ACN supported the building of a new floor for the Kindergarten in Enishke, allowing it to expand its services to receive more children from the families in the surrounding villages, including Kurds and Yazidis, helping to sow the seeds of peace and fraternity for future generations.

Enishke village is located within the Diocese of Dohuk, in a mountainous region of Iraqi Kurdistan, northern Iraq.

Christian, Kurdish and Yazidi families live in the many settlements around Enishke, struggling to survive in a climate of economic hardship, political instability and lingering insecurity.

The lack of resources and of investment from both the regional or federal governments meant that when the local parish priest, Fr Samir Yousif, visited local communities, he often found young children deprived of opportunities and a healthy upbringing. “When I was visiting the families in the past, I would find the children locked up in their house,” he explained to the international Catholic charity Aid to the Church in Need (ACN).

Fr Samir with final year students of the kindergarten in Enishke
Fr Samir with final year students of the kindergarten in Enishke

In 2013, Fr Samir started a small kindergarten in Enishke which served up to 16 children. What the Chaldean priest did not know at the time was that the whole situation in the region was about to change, with the terrorist organisation ISIS taking control of much of the nearby territory in August 2014, sending a wave of Christian, Yezidi and moderate Muslim refugees into Iraqi Kurdistan.

After the expulsion of ISIS, he realised that much more needed to be done and made plans to build a new floor for the kindergarten, allowing it to expand its services. “Our goal is to create an educated, aware, and open generation and also to create peaceful coexistence among Christian, Kurdish and Yazidi children,” said Fr Samir. ACN is one of the organisations which has supported this project as part of its overarching strategy to help the Christians in Iraq to overcome the tragedies resulting from the invasion of ISIS and to enable them to continue to live in their homelands.

In July, the Chaldean Catholic Bishop of Dohuk travelled to Enishke to inaugurate the completed project, which can now take up to 100 children, directly benefitting around 90 families.
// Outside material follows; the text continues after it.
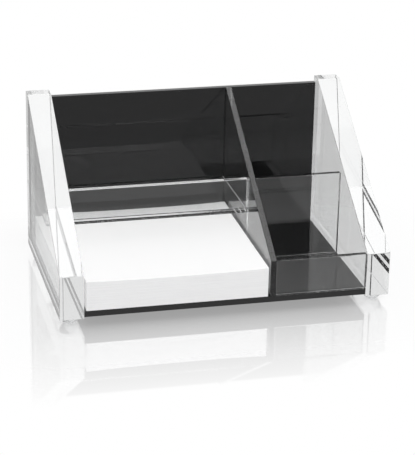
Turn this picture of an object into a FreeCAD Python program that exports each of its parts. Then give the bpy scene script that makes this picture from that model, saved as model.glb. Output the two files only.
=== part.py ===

During the event, Bishop Azad Shaba expressed hope that the ACN-sponsored project might serve the whole of Iraqi society and not only Christian families. “We commend the opening of this kindergarten, through the efforts of the priest and teachers in this town, and we encourage it to be open to all our Muslim brothers in the region because it translates the teachings of Christ. Our goal is to help people in need, and by this we do not mean just raising buildings, but to raise up people who will have a role in constructing a future Christian society,” he said.

Inauguration ceremony of the new floor of the kindergarten in Enishke, with the Bishop Azad Sabri Shaba of Dohuk
Inauguration ceremony of the new floor of the kindergarten in Enishke, with the Bishop Azad Sabri Shaba of Dohuk

Besides the families which will be able to send their children to the kindergarten, the project has also created several jobs for local people, benefitting their families as well. Fr Samir told ACN that since it opened, dozens of children have already graduated from the kindergarten, moving on to other schools, where they have been commended for their academic abilities.

“With the support of our bishop, we always focus on giving value to every stage of a person’s life, but childhood and children are the most important, as we have a saying that ‘in order to have a future, it is not enough to have children only’ and for this we must raise and educate, and the best time for this is childhood, since we have another saying that ‘engraving on childhood is like engraving on stone’.”

The new floor of the kindergarten in Enishke village was inaugurated in July 2024 and includes three classrooms, a large and well-equipped area for playing, a kitchen and sanitary facilities. “It is well-built and secure, to be safe for our children. We are very grateful to ACN and to all donors, and God bless you,” said Fr Samir.